Toute prise de conscience vient avec des solutions.
J’ai donc songé à des solutions.
Comment apprendre à lire lorsqu’on sait déjà lire? Est-il trop tard pour aimer la lecture? Plusieurs questions tourbillonnaient dans ma tête et la honte accentuait leur cadence. Maintenant habituées à l’instantanéité et aux textes courts, lire un roman est un exercice aux antipodes des lectures quotidiennes des dernières générations. On se lasse du contenu et préfère aller «aimer» la page Facebook du livre après une bonne lecture diagonale de 3 pages et demie.

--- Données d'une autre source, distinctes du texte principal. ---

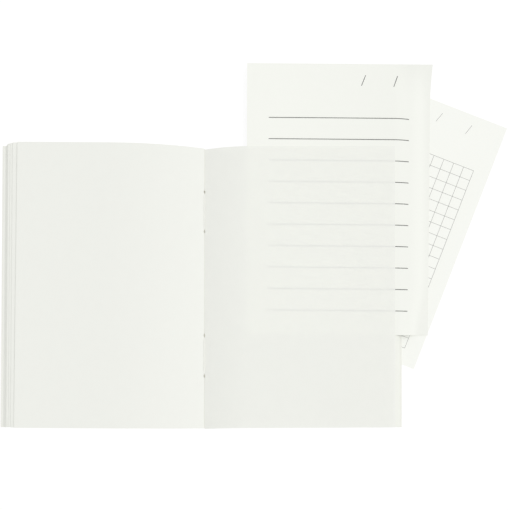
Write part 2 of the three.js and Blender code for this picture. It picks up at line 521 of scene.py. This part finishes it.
# Shapes
def mesh(name, points, faces, material, caps=(), crease=40.0):
    """A mesh object at the origin from points in millimetres, an array of faces and lists of points
    for its end caps. Edges sharper than the crease's degrees stay sharp; without one, none do."""
    data = bpy.data.meshes.new(name)
    faces = np.asarray(faces).tolist() + [np.asarray(cap).tolist() for cap in caps]
    data.from_pydata((np.asarray(points, float) * MM).tolist(), [], faces)
    data.materials.append(material)
    data.update()
    data.shade_smooth()
    if crease:
        data.set_sharp_from_angle(angle=np.radians(crease))
    made = bpy.data.objects.new(name, data)
    bpy.context.scene.collection.objects.link(made)
    return made


def rise(half, distance):
    """Share of the full height at a distance from the gutter:
    1 - (1 - distance / valley) ** power."""
    near = np.clip(1 - distance / half["valley"], 0, 1)
    return 1 - near ** half["power"]


def cockle(x, y):
    """Slow, shallow waves of a paper block that has taken up some damp, in millimetres:
    0.035 sin(x / 17 + 0.6 sin(y / 31)) sin(y / 24 + 1.1) + 0.02 sin((x + 1.7 y) / 29 + 0.4)."""
    wave = np.sin(x / 17.0 + 0.6 * np.sin(y / 31.0)) * np.sin(y / 24.0 + 1.1)
    return 0.035 * wave + 0.02 * np.sin((x + 1.7 * y) / 29.0 + 0.4)


def grid_points(*coordinates):
    """One row for each point, from grids of its coordinates."""
    return np.stack(coordinates, axis=-1).reshape(-1, len(coordinates))


def grid_faces(index):
    """Four-sided faces between the points of an index grid."""
    corners = (index[:-1, :-1], index[1:, :-1], index[1:, 1:], index[:-1, 1:])
    return np.stack(corners, axis=-1).reshape(-1, 4)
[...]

Tout cela dans le but de montrer que nous sommes «cultivés».
Une fois par jour
Lire un chapitre (ou plusieurs) une fois par jour. Tous les jours. Il ne suffit que de prendre une habitude pour enfin arriver à nos buts. Apprendre à lire est similaire à un processus de mise en forme. Sauf que la machine à poids lourd s’avère à être le livre de 600 pages que l’on tient entre les mains. Nul besoin de muscler ses biceps, il faut que le roman muscle notre savoir et exerce notre compréhension rapide.
Au lieu de manger trois fois par jour, il faut savourer le livre comme un quatrième repas. Lire doit rester un besoin vital pour la santé mentale. Je qualifierais l’absence de lecture profonde quotidienne par l’expression «anorexie littéraire», qui se cultive par un recours excessif aux réseaux sociaux pour la lecture. Lire un livre vient rapidement saturer les cerveaux plus susceptibles d’apprécier les textes short and sweet.
Il faut aimer lire.
Lire n’est pas seulement l’acte de poser le regard sur des mots: c’est une activité stimulante qui n’implique aucun effort physique. Être attrapé par les méchants puis se faire libérer par un héros sans le moindre essoufflement. Ne pas réellement vivre une peine d’amour, mais pleurer parce qu’on partage les mêmes sentiments. Être dans une bataille sans en ressortir blessé ou mort. Vivre au rythme d’une époque qu’aucun individu n’aura la chance de s’y retrouver. Je me suis donc mise à lire.
Lire de plus en plus. Étape par étape. Parce qu’il faut parfois combattre le mal par le mal.
Surtout lorsque c’est un mal pour un bien.